В комнате все темнеет -- темнота родит самое себя. Уже исчез стул, тот, что у шкафчика, и самый шкафчик потерял свою форму, кажется, что он тяжелый, железный.
Нас двое; Вадим стоит у печки, лицом к ней, дотрагиваясь ладонями до горячих, теперь черно-скользких изразцов. Я говорю; я устал, у меня сухо в гортани, потому что уже говорю долго, с момента, когда начало темнеть.
-- Я художник. Это бывает очень редко: один на миллион. Да нет же, можно высчитать. Сколько людей на свете? Полтора миллиарда. А художников? Ну, скажем, тысяча -- больше не наберется. Сколько же это выходит. Что? Сколько?
Но Вадим молчит. Я не вижу его лица. Я продолжаю.
-- Одним словом, это очень редко. Подумай сам сколько в нашем городе художников: Генштейн и я. Только. Но Генштейн это -- не фокус. Он учился в Академии. А я нигде не учился. Это тоже необходимо принять во внимание. Значит у меня настоящий талант. Я самородок. Увидишь, что из меня выйдет.

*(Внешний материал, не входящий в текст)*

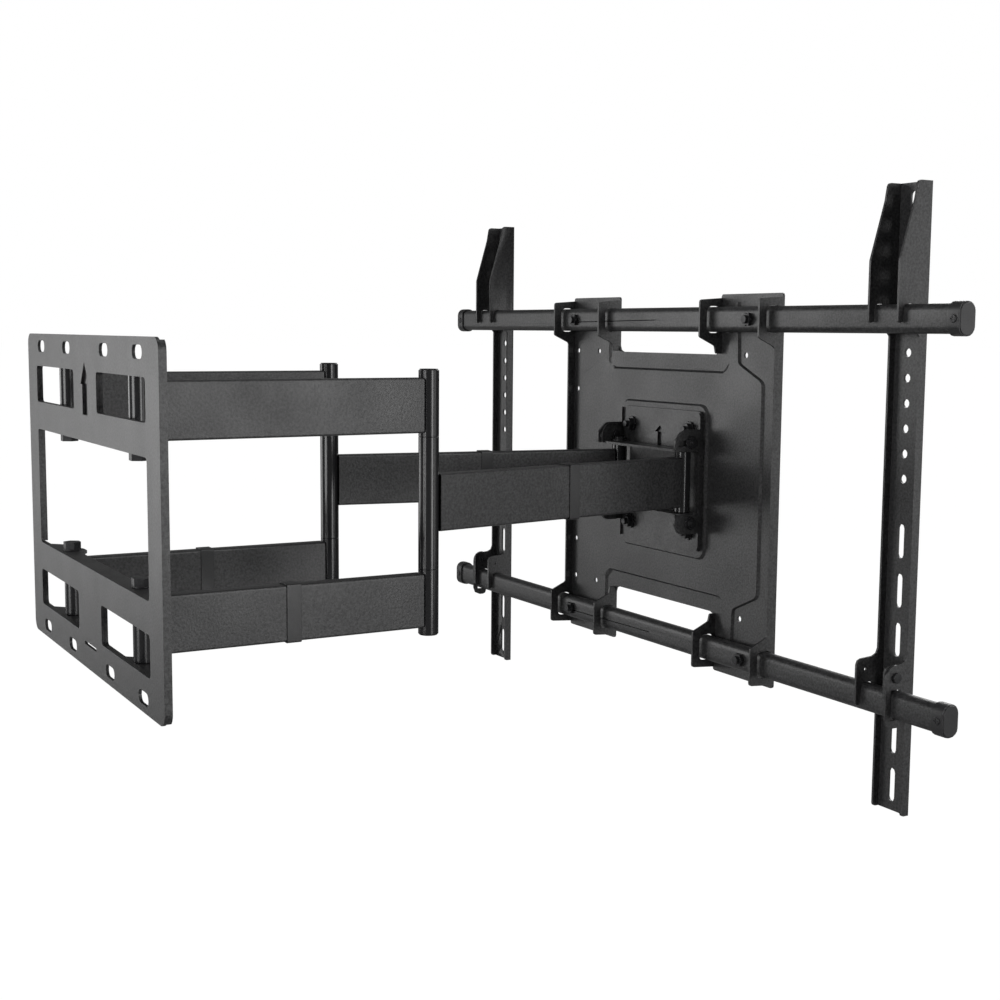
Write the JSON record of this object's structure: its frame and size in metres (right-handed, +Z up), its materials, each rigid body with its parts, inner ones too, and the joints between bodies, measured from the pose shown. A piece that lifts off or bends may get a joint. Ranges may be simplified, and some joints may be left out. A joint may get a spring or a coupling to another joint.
{
  "type": "full motion screen wall mount",
  "caption": "Dual-arm full-motion wall mount that holds a large flat screen and folds back, tilts and levels against the wall.",
  "frame": {"origin": "middle of the wall plate, in the plane of its face that lies on the wall", "axes": "+Z up, +Y into the wall, so the arms reach towards -Y; +X along the wall"},
  "size_m": [0.9892, 0.7125, 0.629],
  "materials": {
    "coat": "satin fine-textured black powder coat",
    "tube_coat": "semi-gloss black",
    "fastener": "black oxide",
    "plastic": "satin black"
  },
  "bodies": {
    "wall": {"wall_plate": "coat", "upper_channel": "coat", "lower_channel": "coat", "left_upper_wall_bolt": "fastener", "left_lower_wall_bolt": "fastener", "right_upper_wall_bolt": "fastener", "right_lower_wall_bolt": "fastener"},
    "left_arm": {"left_upper_arm_bar": "coat", "left_lower_arm_bar": "coat", "left_upper_wall_tube": "tube_coat", "left_lower_wall_tube": "tube_coat", "left_upper_elbow_tube": "tube_coat", "left_lower_elbow_tube": "tube_coat", "left_elbow_pin": "fastener", "left_arm_clip": "plastic"},
    "left_forearm": {"left_forearm_bar": "coat", "left_forearm_elbow_tube": "tube_coat", "left_forearm_head_tube": "tube_coat", "left_forearm_clip": "plastic"},
    "right_arm": {"right_upper_arm_bar": "coat", "right_lower_arm_bar": "coat", "right_upper_wall_tube": "tube_coat", "right_lower_wall_tube": "tube_coat", "right_upper_elbow_tube": "tube_coat", "right_lower_elbow_tube": "tube_coat", "right_elbow_pin": "fastener", "right_arm_clip": "plastic"},
    "right_forearm": {"right_forearm_bar": "coat", "right_forearm_elbow_tube": "tube_coat", "right_forearm_head_tube": "tube_coat", "right_forearm_clip": "plastic"},
    "swivel": {"swivel_bracket": "coat", "left_head_pin": "fastener", "right_head_pin": "fastener", "left_upper_tilt_bolt": "fastener", "left_lower_tilt_bolt": "fastener", "right_upper_tilt_bolt": "fastener", "right_lower_tilt_bolt": "fastener"},
    "screen": {"head_plate": "coat", "screen_plate": "coat", "upper_rail": "coat", "lower_rail": "coat", "left_upper_head_bolt": "fastener", "left_lower_head_bolt": "fastener", "right_upper_head_bolt": "fastener", "right_lower_head_bolt": "fastener", "left_upper_clamp_screw": "fastener", "left_lower_clamp_screw": "fastener", "right_upper_clamp_screw": "fastener", "right_lower_clamp_screw": "fastener", "left_upper_rail_cap": "plastic", "left_lower_rail_cap": "plastic", "right_upper_rail_cap": "plastic", "right_lower_rail_cap": "plastic"},
    "left_hanger": {"left_hanger": "coat", "left_latch_screw": "fastener"},
    "left_latch": {"left_latch": "coat"},
    "right_hanger": {"right_hanger": "coat", "right_latch_screw": "fastener"},
    "right_latch": {"right_latch": "coat"}
  },
  "joints": [
    {"name": "left_arm_fold", "type": "hinge", "parent": "wall", "child": "left_arm", "pos_m": [-0.1315, -0.0155, 0], "axis": [0, 0, -1], "range_deg": [0, 85]},
    {"name": "right_arm_fold", "type": "hinge", "parent": "wall", "child": "right_arm", "pos_m": [0.1315, -0.0155, 0], "axis": [0, 0, 1], "range_deg": [0, 85]},
    {"name": "left_elbow", "type": "hinge", "parent": "left_arm", "child": "left_forearm", "pos_m": [-0.1285, -0.3127, 0], "axis": [0, 0, 1], "range_deg": [0, 156.2]},
    {"name": "right_elbow", "type": "hinge", "parent": "right_arm", "child": "right_forearm", "pos_m": [0.1285, -0.3127, 0], "axis": [0, 0, -1], "range_deg": [0, 156.2]},
    {"name": "head_swivel", "type": "hinge", "parent": "left_forearm", "child": "swivel", "pos_m": [-0.066, -0.676, 0], "axis": [0, 0, -1], "range_deg": [0, 71.2]},
    {"name": "screen_tilt", "type": "hinge", "parent": "swivel", "child": "screen", "pos_m": [0, -0.676, -0.047], "axis": [1, 0, 0], "range_deg": [-3, 10]},
    {"name": "left_hanger_slide", "type": "slide", "parent": "screen", "child": "left_hanger", "axis": [1, 0, 0], "range_m": [-0.053, 0.155]},
    {"name": "right_hanger_slide", "type": "slide", "parent": "screen", "child": "right_hanger", "axis": [-1, 0, 0], "range_m": [-0.045, 0.182]},
    {"name": "left_latch_turn", "type": "hinge", "parent": "left_hanger", "child": "left_latch", "pos_m": [-0.411, -0.686, -0.163], "axis": [1, 0, 0], "range_deg": [0, 60]},
    {"name": "right_latch_turn", "type": "hinge", "parent": "right_hanger", "child": "right_latch", "pos_m": [0.441, -0.686, -0.163], "axis": [1, 0, 0], "range_deg": [0, 60]}
  ],
  "couplings": [
    {"joint": "right_arm_fold", "follows": "left_arm_fold", "ratio": 1},
    {"joint": "left_elbow", "follows": "left_arm_fold", "ratio": 1.836},
    {"joint": "right_elbow", "follows": "left_arm_fold", "ratio": 1.836},
    {"joint": "head_swivel", "follows": "left_arm_fold", "ratio": 0.836}
  ]
}
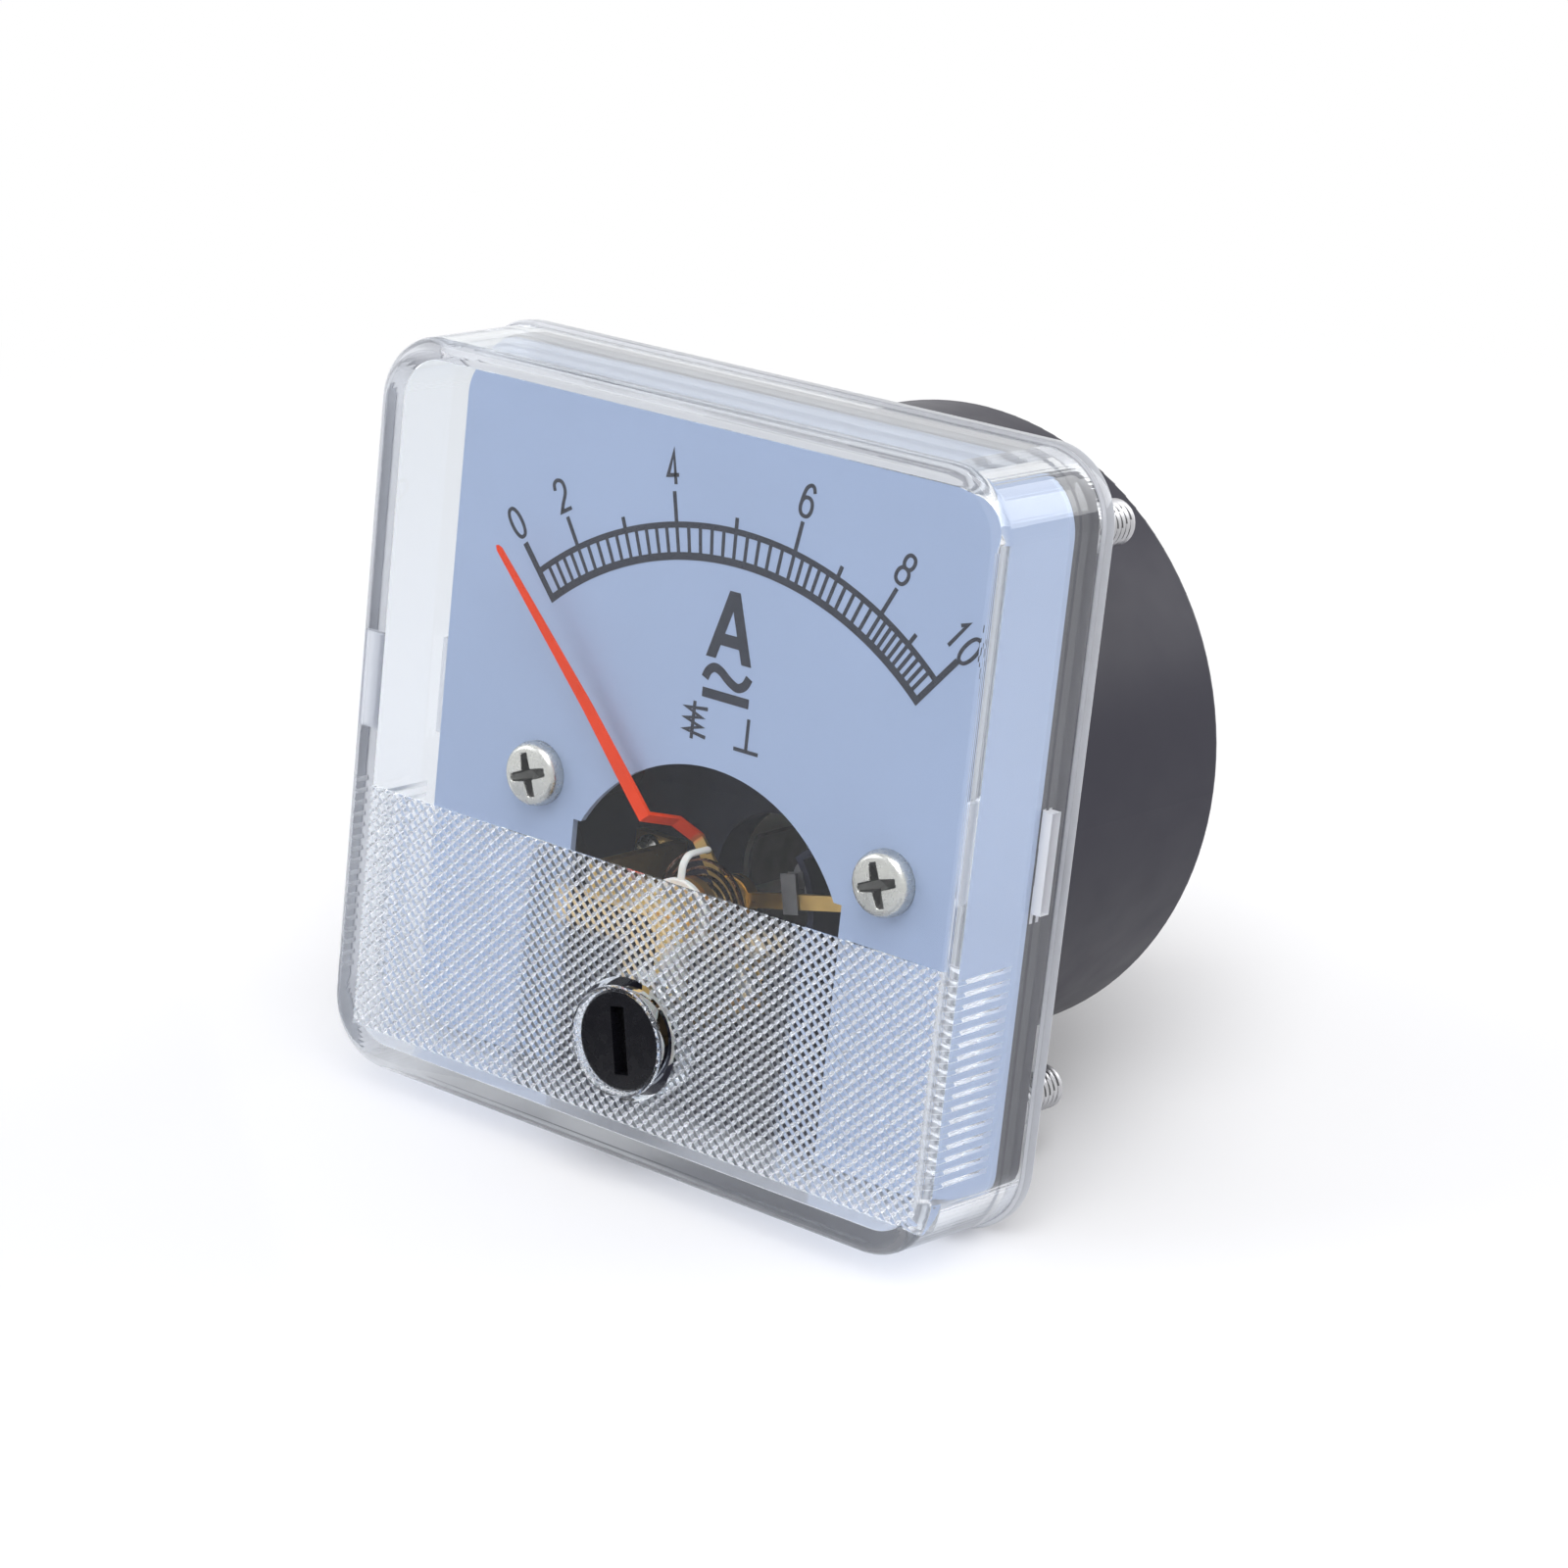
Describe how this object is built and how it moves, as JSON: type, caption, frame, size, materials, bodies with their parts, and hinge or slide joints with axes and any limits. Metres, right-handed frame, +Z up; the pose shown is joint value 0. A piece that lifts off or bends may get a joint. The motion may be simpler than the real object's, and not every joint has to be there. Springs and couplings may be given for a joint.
{
  "type": "analog panel meter",
  "caption": "Square analog current meter with a clear moulded cover, an arc scale, a red pointer, a zero adjuster and a round barrel for a panel hole.",
  "frame": {"origin": "on the barrel's axis, in the plane of the panel seat at the back of the flange", "axes": "the dial faces -Y, the barrel and the studs run towards +Y, +Z is up and +X is to the right as the dial is read"},
  "size_m": [0.051, 0.0458, 0.051],
  "materials": {
    "clear_plastic": "clear moulded acrylic, polished",
    "black_gloss_plastic": "black moulded plastic, satin gloss",
    "black_housing": "black moulded phenolic, matt",
    "dial_paint": "pale blue-white matt dial paint on aluminium sheet",
    "bright_screw": "bright nickel-plated steel",
    "frame_plastic": "black moulded plastic, matt",
    "brass_sheet": "plain brass sheet",
    "brass_turned": "turned brass, bright",
    "white_plastic": "white moulded plastic",
    "enamelled_copper": "copper wire with clear enamel",
    "soft_iron": "soft iron sheet",
    "steel_staff": "polished steel",
    "pointer_paint": "orange-red lacquer on aluminium sheet",
    "grey_clip": "grey sheet metal",
    "bright_wire": "tinned wire",
    "thin_aluminium": "thin aluminium sheet",
    "spring_bronze": "phosphor bronze strip",
    "terminal_brass": "brass, threaded",
    "plated_steel": "nickel-plated steel",
    "spring_steel": "spring steel, zinc-plated",
    "stud_steel": "zinc-plated steel, threaded"
  },
  "bodies": {
    "case": {"front_cover": "clear_plastic", "base_housing": "black_housing", "dial_plate": "dial_paint", "dial_screw_left": "bright_screw", "dial_screw_right": "bright_screw", "movement_frame": "frame_plastic", "frame_screws": "bright_screw", "bearing_bridge": "brass_sheet", "bridge_screws": "bright_screw", "front_jewel_screw": "brass_turned", "rear_jewel_screw": "brass_turned", "coil_bobbin": "white_plastic", "coil_winding": "enamelled_copper", "fixed_vane": "soft_iron", "terminal_stud_left": "terminal_brass", "terminal_stud_right": "terminal_brass", "terminal_washers": "plated_steel", "terminal_spring_washers": "spring_steel", "terminal_nuts": "plated_steel", "panel_stud_upper_left": "stud_steel", "panel_stud_upper_right": "stud_steel", "panel_stud_lower_left": "stud_steel", "panel_stud_lower_right": "stud_steel"},
    "moving_system": {"pointer": "pointer_paint", "pivot_staff": "steel_staff", "moving_vane": "soft_iron", "balance_arms": "brass_sheet", "balance_clip": "grey_clip", "tail_weight": "bright_wire", "side_weight": "bright_wire", "damper_vane": "thin_aluminium", "hairspring_collet": "brass_turned"},
    "zero_adjuster": {"zero_adjuster": "black_gloss_plastic"},
    "zero_lever": {"zero_lever": "white_plastic", "hairspring": "spring_bronze"}
  },
  "joints": [
    {"name": "pointer_swing", "type": "hinge", "parent": "case", "child": "moving_system", "pos_m": [0, 0, -0.0093], "axis": [0, 1, 0], "range_deg": [0, 82], "stiffness_Nm_per_rad": 0.00008, "deforming": ["hairspring"]},
    {"name": "zero_adjuster_turn", "type": "hinge", "parent": "case", "child": "zero_adjuster", "pos_m": [0, 0, -0.017], "axis": [0, 1, 0], "range_deg": [-60, 60]},
    {"name": "zero_lever_turn", "type": "hinge", "parent": "case", "child": "zero_lever", "pos_m": [0, 0, -0.0093], "axis": [0, 1, 0], "range_deg": [-7.5, 7.5]}
  ],
  "couplings": [
    {"joint": "zero_lever_turn", "follows": "zero_adjuster_turn", "ratio": 0.125}
  ]
}
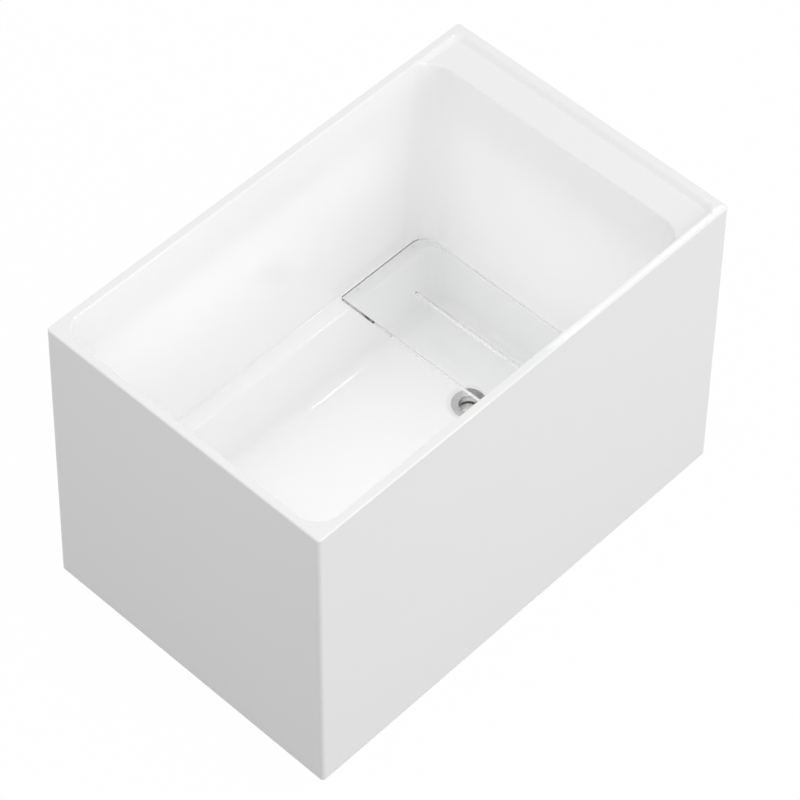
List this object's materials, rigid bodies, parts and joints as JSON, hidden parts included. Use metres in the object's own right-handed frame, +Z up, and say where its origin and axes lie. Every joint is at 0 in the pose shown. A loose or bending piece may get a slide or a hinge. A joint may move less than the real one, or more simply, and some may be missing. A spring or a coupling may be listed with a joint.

Я чувствую, что как будто неловко говорить так. Но темно. В гортани сухо. Я поминутно откашливаюсь, уже не могу остановиться. Шкафчик, превратившийся в железную, очень тяжелую кассу, становится бесформенным, вот-вот расплывется. Стекла низкого окна сереют мертво, скучно, без надежд. Черный крест их переплета резок, отчетлив. Через десятки лет я еще мог его вспомнить.